I’ve started practicing the oboe again — as part of the long development process towards my next theatrical piece, Sea of Reeds (a commission by the Shotgun Players in Berkeley, in collaboration with my long-time producer, Jonny Reinis, and director, David Dower). And so all the sensations of oboe-playing — which I haven’t done regularly since I was a teenager — are coming back. The feel of the reed between my lips. The too-loud clacking of the keys as I press them (working on that!). The smell of cork grease in the morning.
And the awareness, at every moment, of my longing to create something that’s beautiful! It is that gap — between the sounds I am making and those I wish to produce — that, more than anything else, brings me back to those teen years, when my hope was that I was going to become great: at oboe-playing, at math, at sports, at love. But what I was really good at, in retrospect, was in not becoming anything other than this — my parents’ child. And somehow I got it in my head that being their child meant never working hard at things. If I was precocious: fine! But when that precociousness was challenged — when, in the terms of math or marathon running, I “hit the wall” — I was at a loss. To be struggling was to be uncool.
The funny thing is, as I’m writing this, I’m remembering one of the very few criticisms that my father ever addressed to me. I was a teenager; we were standing in the narrow hallway of the bustling apartment that he and my stepmother, Sue, had set up, with my young siblings underfoot everywhere; and he must have been reacting to something I’d said, or hadn’t said, that reflected a privateness — a distance, at least, from him. “You’re cool,” he said, appraising me. … I know, it doesn’t sound like much of a critique! And I don’t think he meant it in a totally negative way, either. But it was as if, after idealizing me since my birth — and projecting the most glorious future onto me — Dad was, in that moment, seeing right through to my essential self; and he was realizing, with a sigh, that his ideal and the reality had, somewhere, diverged.
Through no fault of his, or of anyone’s, I have devoted much of my time since then to trying to close that gap — to revert to the contours of the perfect vision he (and maybe Mom as well) had of me as a little boy. Kind of like standing partway out into the ocean and hoping that, if I just stay there, doing absolutely nothing, the currents will pull me back to shore. When in fact that journey has already, irrevocably, begun — when, in fact, it has mostly happened. So that the real question is, What will I do as I head to the other side?

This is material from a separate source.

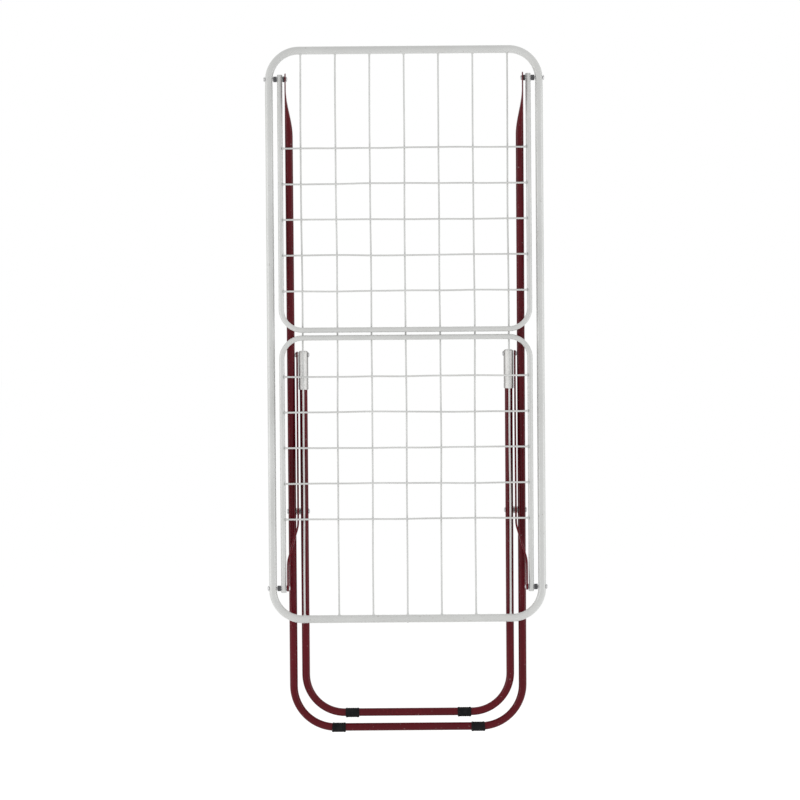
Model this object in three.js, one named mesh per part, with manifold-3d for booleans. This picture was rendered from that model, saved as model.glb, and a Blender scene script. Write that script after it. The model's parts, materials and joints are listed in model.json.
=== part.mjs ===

It’s shocking that progress is not inevitable! Neither in our individual selves nor in society. As a child I believed it was inevitable, with all my heart; I was a fundamentalist of progress — I had no doubt. So how to reconcile that ideology with my experience of practicing the oboe and not becoming great? A conundrum! This, I think now, is where faith comes in. But I also think I need to adjust my concept of faith — or perhaps that adjustment has already begun. Because I used to think that faith required — was pointed at — a perfect result: a utopia. Now I don’t consider perfection a goal — or even a possibility, or even (God help me) desirable (because it suggests the death of change). Now I consider the goal to be: better. Just better. A better world. A better transition from C to C-sharp (lots of fingers have to be slapped down at once, as quietly as possible). Or maybe it’s more accurate to say that the object of my faith is now a process — one that keeps open the space for improvement.
Also, the oboe being what it is, I have a short-term goal of being able to practice for more than 20 minutes at a time! (The old embouchure ain’t what it used to be, which itself wasn’t what it should have been.)
I’ve been doing scales, sometimes with a metronome. Also, etudes from the massive Barret Oboe Method book that has weighed down the music stand of every oboist I know. And — with a vague idea that the music of J.S. Bach will play a featured role in Sea of Reeds — I’ve been dipping into a book I have containing many of Bach’s lovely cantatas for oboe and voice. That book is called Difficult Passages — a title that’s bracing in its blunt honesty. It leaves unmentioned the fact that those passages, if played well, are also beautiful. … Actually, they’re beautiful even if not played well (as just happened when I practiced a few of them). Because, somehow, in these compositions the ideal is always immanent. Which I now feel I am finally beginning to understand as, facing back at where I began, I blow myself, in tiny increments, towards the other shore.